10. Stay in touch with past clients

The goal of newsletters and email lists is not to sell a client one house and then disappear. You are laying the groundwork for a relationship that lasts for years, through multiple moves or many investments.

Outside of your regular newsletter, stay in touch with past clients through handwritten thank-you notes, birthday greetings or occasional check-ins. These personal touches set you apart from a regular computer-generated email and can also spark referrals.

11. Ask for reviews

Many people underestimate the power of reviews and personal testimonies, but the verdict on these is clear. Client testimonials build trust and credibility in the community. They are a way to tell potential clients that their neighbors and friends have had good results when using your services. 

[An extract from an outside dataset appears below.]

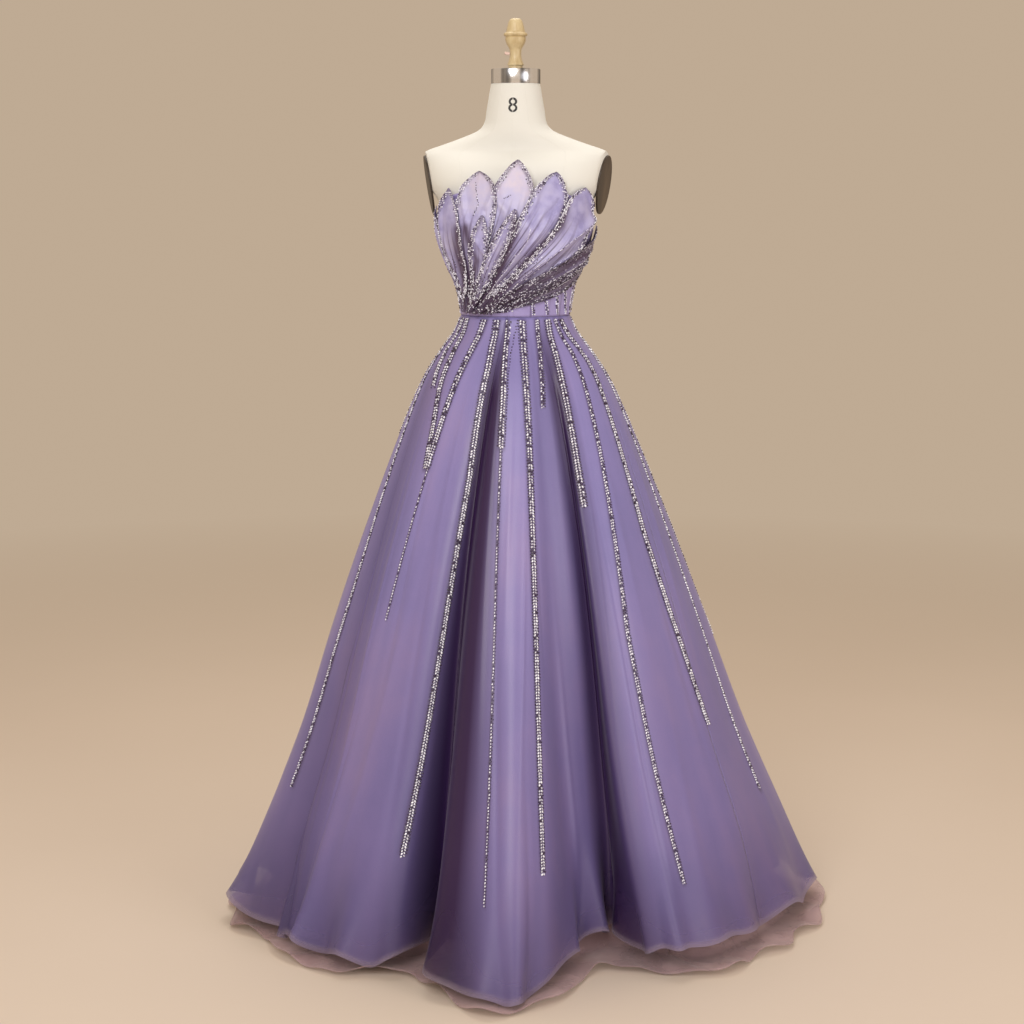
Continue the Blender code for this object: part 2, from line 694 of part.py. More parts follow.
def arm_plane(side):
    """The outward normal and the centre of the flat that carries an arm plate."""
    turn, tilt = math.radians(ARM_PLATE_TURN), math.radians(ARM_PLATE_TILT)
    level = math.cos(tilt)
    normal = Vector((side * math.cos(turn) * level, -math.sin(turn) * level, -math.sin(tilt)))
    return normal, Vector((side * ARM_PLATE_X, 0.012, ARM_PLATE_Z))


def make_arm_plates(collection):
    """An oval plate closes each armhole."""
    for side, name in ((-1, "form_arm_plate_right"), (1, "form_arm_plate_left")):
        normal, centre = arm_plane(side)
        bm = bmesh.new()
        bmesh.ops.create_cone(
            bm, cap_ends=True, segments=28, radius1=1.0, radius2=1.0, depth=ARM_PLATE_THICK,
            matrix=Matrix.Diagonal((*ARM_PLATE_HALF, 1, 1)),
        )
        rim = [e for e in bm.edges if e.calc_face_angle(0) > 1 and e.verts[0].co.z > 0]
        bmesh.ops.bevel(
            bm, geom=rim, offset=0.0012, segments=2, affect="EDGES", profile=0.5, material=-1
        )
        across = Vector((0, 0, 1)).cross(normal).normalized()
        up = normal.cross(across)
        turn = Matrix((across, up, normal)).transposed().to_4x4()
        place = centre + normal * (ARM_PLATE_THICK / 2 + SEAM_GAP)
        bmesh.ops.transform(bm, verts=bm.verts[:], matrix=Matrix.Translation(place) @ turn)
        add_object(name, mesh_from(bm, name), "arm_plate", collection)


def turned(name, outline, material, collection, steps=32):
    """A turned solid: an outline of (radius, height) from the top of the axis down to its foot."""
    bm = bmesh.new()
    points = [bm.verts.new((r, 0, z)) for r, z in outline]
    for first, second in zip(points, points[1:]):
        bm.edges.new((first, second))
    made = add_object(name, mesh_from(bm, name), material, collection)
    screw = made.modifiers.new("Turn", "SCREW")
    screw.steps = screw.render_steps = steps
    screw.use_merge_vertices = True
    screw.merge_threshold = 1e-5
    screw.use_smooth_shade = True
    return made


def make_neck_fittings(collection):
    """The chrome band, the turned finial and the small peg in its side."""
    band_low, band_high, band_r = NECK_TOP + SEAM_GAP, 1.7215, 0.0495
    edge = 0.0015
    outline = [
        (0, band_high), (band_r - edge, band_high), (band_r, band_high - edge),
        (band_r, band_low), (0, band_low),
    ]
    turned("form_neck_band", outline, "chrome", collection, 40)
    foot = band_high + SEAM_GAP
    outline = [
        (0, TOP_OF_FORM), (0.0085, TOP_OF_FORM - 0.0012), (0.0130, TOP_OF_FORM - 0.0055),
        (0.0160, TOP_OF_FORM - 0.0150), (0.0190, 1.7925), (0.0236, 1.7890), (0.0240, 1.7868),
        (0.0216, 1.7845), (0.0204, 1.7830), (0.0196, 1.7760), (0.0170, 1.7680), (0.0118, 1.7600),
        (0.0112, 1.7500), (0.0128, 1.7400), (0.0160, 1.7310), (0.0160, 1.7280), (0.0138, 1.7262),
        (0.0138, foot), (0, foot),
    ]
    turned("form_finial", outline, "wood", collection, 16)
    peg = bpy.data.curves.new("form_finial_peg", "CURVE")
    peg.dimensions = "3D"
    peg.bevel_depth = 0.0030
    peg.bevel_resolution = 2
    peg.use_fill_caps = True
    line = peg.splines.new("POLY")
    line.points.add(1)
    turn = math.radians(-78)
    for point, reach, z in zip(line.points, (0.0124, 0.0215), (1.7505, 1.7520)):
        point.co = (reach * math.sin(turn), -reach * math.cos(turn), z, 1)
    add_object("form_finial_peg", peg, "peg", collection)


def make_stand(collection):
    """A steel tube into the torso and a heavy round base, both hidden under the skirt."""
    hub_r, hub_top = 0.032, 0.046
    outline = [
        (0, hub_top), (hub_r - 0.003, hub_top), (hub_r, hub_top - 0.003),
        (hub_r, BASE_THICK + 0.003), (hub_r + 0.003, BASE_THICK), (BASE_R - 0.004, BASE_THICK),
        (BASE_R, BASE_THICK - 0.004), (BASE_R, 0), (0, 0),
    ]
    turned("stand_base", outline, "steel", collection, 36)
    low, high = hub_top + SEAM_GAP, FORM_BOTTOM - SEAM_GAP
    turned("stand_pole", [(0, high), (POLE_R, high), (POLE_R, low), (0, low)], "steel", collection, 24)


def main():
    clear_scene()
    collection = bpy.data.collections.new("prom_dress_on_form")
    bpy.context.scene.collection.children.link(collection)
    make_stand(collection)
    make_torso(collection)
    make_arm_plates(collection)
    make_neck_fittings(collection)
    make_bodice(collection)
    make_petals(collection)
    make_skirt(collection)
    make_layers(collection)
    make_zip(collection)


main()
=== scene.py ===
"""Looks of a strapless prom gown on a limbless dress form.

Petal bodice, organza skirt, tulle and beading, in metres with +Z up. The gown faces -Y and +X
is the wearer's left. Angles round the body are in degrees; they start at the centre front and
grow towards the left.
"""

import math
from collections import namedtuple

import bmesh
import bpy
import numpy as np
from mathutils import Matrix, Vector
from mathutils.bvhtree import BVHTree


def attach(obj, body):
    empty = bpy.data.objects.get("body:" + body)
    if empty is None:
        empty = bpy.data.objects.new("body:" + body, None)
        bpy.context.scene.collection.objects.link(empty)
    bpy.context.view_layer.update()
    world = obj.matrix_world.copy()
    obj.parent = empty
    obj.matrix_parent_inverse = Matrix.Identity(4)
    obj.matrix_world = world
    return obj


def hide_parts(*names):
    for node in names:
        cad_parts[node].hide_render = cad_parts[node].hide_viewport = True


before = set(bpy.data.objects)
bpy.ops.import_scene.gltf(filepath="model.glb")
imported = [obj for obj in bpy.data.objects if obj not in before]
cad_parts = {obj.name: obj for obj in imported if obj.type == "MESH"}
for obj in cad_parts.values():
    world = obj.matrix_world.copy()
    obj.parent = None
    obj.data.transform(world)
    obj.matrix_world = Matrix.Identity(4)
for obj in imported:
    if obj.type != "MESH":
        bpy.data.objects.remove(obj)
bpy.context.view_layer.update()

# ---------------------------------------------------------------- studio
# A pale sand-coloured floor that runs out into a background of the same colour, soft light
# from the front left, a weaker one from the right, and the camera at the photograph's angle.


class Thread:
    """A value, colour or vector on its way through a material; arithmetic adds Math nodes."""

    def __init__(self, tree, socket=None):
        self.tree = tree
        self.socket = socket

    def node(self, kind, settings=None, sockets=None, out=0):
        """Adds a node: its settings first, then the values or links of its sockets."""
        made = self.tree.nodes.new(kind)
        for name, value in (settings or {}).items():
            if name == "stops":
                ends = made.color_ramp.elements
                for element, (place, colour) in zip(ends, (value[0], value[-1])):
                    element.position, element.color = place, (*colour, 1)
                for place, colour in value[1:-1]:
                    ends.new(place).color = (*colour, 1)
            else:
                setattr(made, name, value)
        for name, value in (sockets or {}).items():
            if isinstance(value, Thread):
                self.tree.links.new(value.socket, made.inputs[name])
            elif value is not None:
                made.inputs[name].default_value = value
        return Thread(self.tree, made.outputs[out])

    def math(self, operation, first, second=None):
        return self.node("ShaderNodeMath", {"operation": operation}, {0: first, 1: second})

    def __add__(self, other):
        return self.math("ADD", self, other)

    def __rsub__(self, other):
        return self.math("SUBTRACT", other, self)

    def __mul__(self, other):
        return self.math("MULTIPLY", self, other)

    def __pow__(self, other):
        return self.math("POWER", self, other)

    def ramp(self, stops):
        """A colour for each value, through the stops."""
        return self.node("ShaderNodeValToRGB", {"stops": stops}, {"Fac": self})

    def blend(self, first, second, kind="MIX"):
        """Mixes two colours by this value."""
        sides = [side if isinstance(side, Thread) else (*side, 1) for side in (first, second)]
        settings = {"data_type": "RGBA", "blend_type": kind, "clamp_factor": True}
        first_in, second_in, result = 6, 7, 2       # where the node keeps its colours
        sockets = {0: self, first_in: sides[0], second_in: sides[1]}
        return self.node("ShaderNodeMix", settings, sockets, out=result)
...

Testimonials belong on your website but don’t neglect other review sites such as Zillow, Yelp and Google. Because 41 percent of buyers begin their search online, you need to make sure your name pops up when they start looking. 

12. Reward referrals

Most satisfied clients are eager to provide referrals to friends and families, but for those who need a little incentive, consider offering a rewards program. Rewards are a way to say, “thank you,” but they also encourage former clients to share your contact information.

Rewards need not be extravagant. Consider offering discounts on your services or gift cards to local businesses (some of whom can be partners, too).

13. Don’t stop learning

The real estate market can be a volatile place. Education doesn’t end when you get your license, so take learning seriously, and stay on top of the latest market trends, laws, and regulations. When potential clients realize how educated and in-the-know you are, they will be more likely to trust your advice — and refer their friends. 

Building and nurturing a real estate client base requires a combination of personal connection, active community involvement, strategic marketing and consistent professional growth. It’s a strategy that pays off in loyal clients who tell their friends and stick with you for the long term.